According to the article published by Bolde, this dynamic may begin much earlier than most people realize. Some people grow up in homes where they learn to become emotionally responsible before they should have to. They become the calm one, the helper, or the child who adapts to everyone else’s needs.

The source refers to this as parentification, a psychological concept describing situations where children take on emotional or practical roles that normally belong to adults. When that becomes normal early in life, the habit often continues.

As adults, these people may still feel most comfortable being useful rather than vulnerable. They become the friend who checks in, remembers details, notices shifts in mood, and supports everyone else. These qualities are often admired and seen as signs of kindness.

But they can also make it difficult to ask for support. After years of being the strong one, admitting that you need someone can feel unfamiliar.

The Loneliness Isn’t About Having Nobody

One of the most interesting ideas is that loneliness doesn’t always mean isolation. Many of these people have active social lives. They have friends, conversations, invitations, and people who genuinely care about them.

What they may not have is a person they feel comfortable falling apart in front of. There’s a difference between having people around and feeling emotionally held by someone.

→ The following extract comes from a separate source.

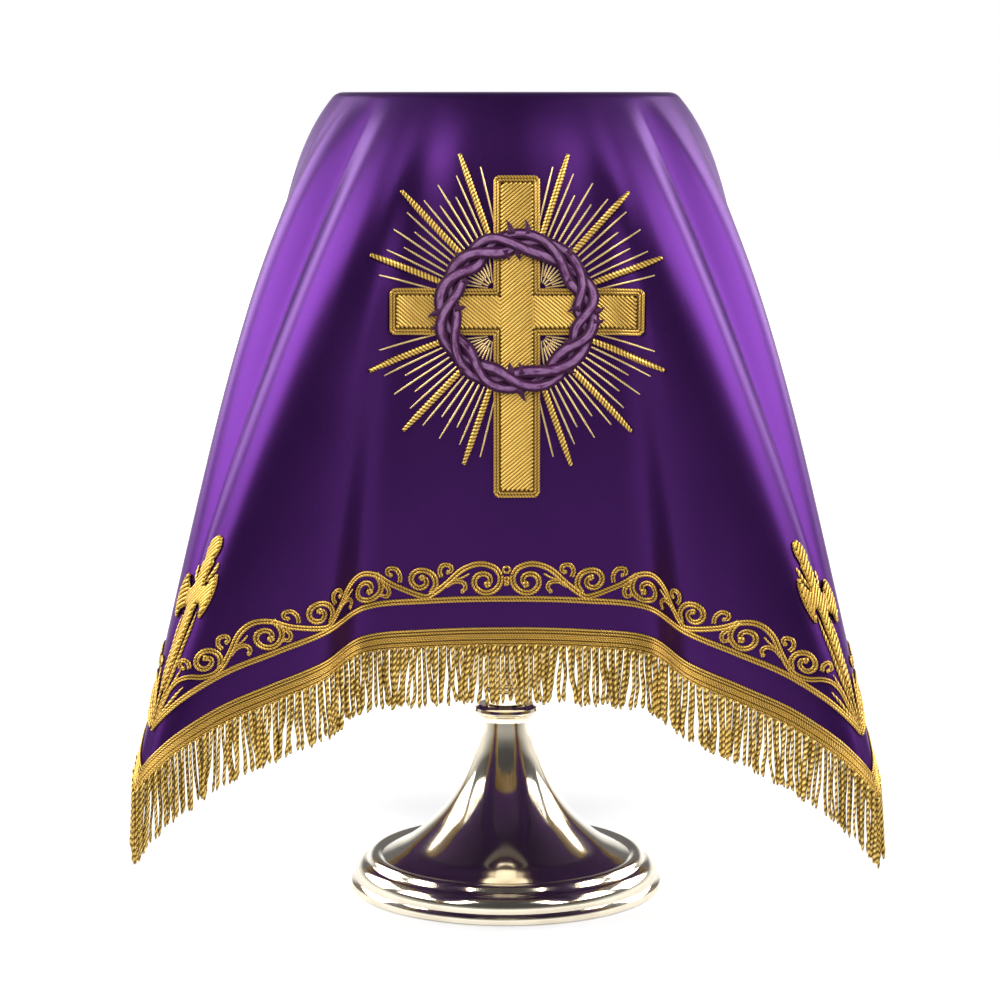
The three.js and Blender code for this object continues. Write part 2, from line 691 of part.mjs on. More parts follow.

The same source describes a simple moment: sitting after a difficult week, looking through contacts, thinking about texting someone, and then deciding not to.

Not because nobody exists, but because they’ve spent so long being the person others depend on that they don’t know who would naturally do the same for them.

And sometimes, what they’re waiting for isn’t a solution or a long conversation. It’s someone reaching out first and asking one small question: “How are you really doing?”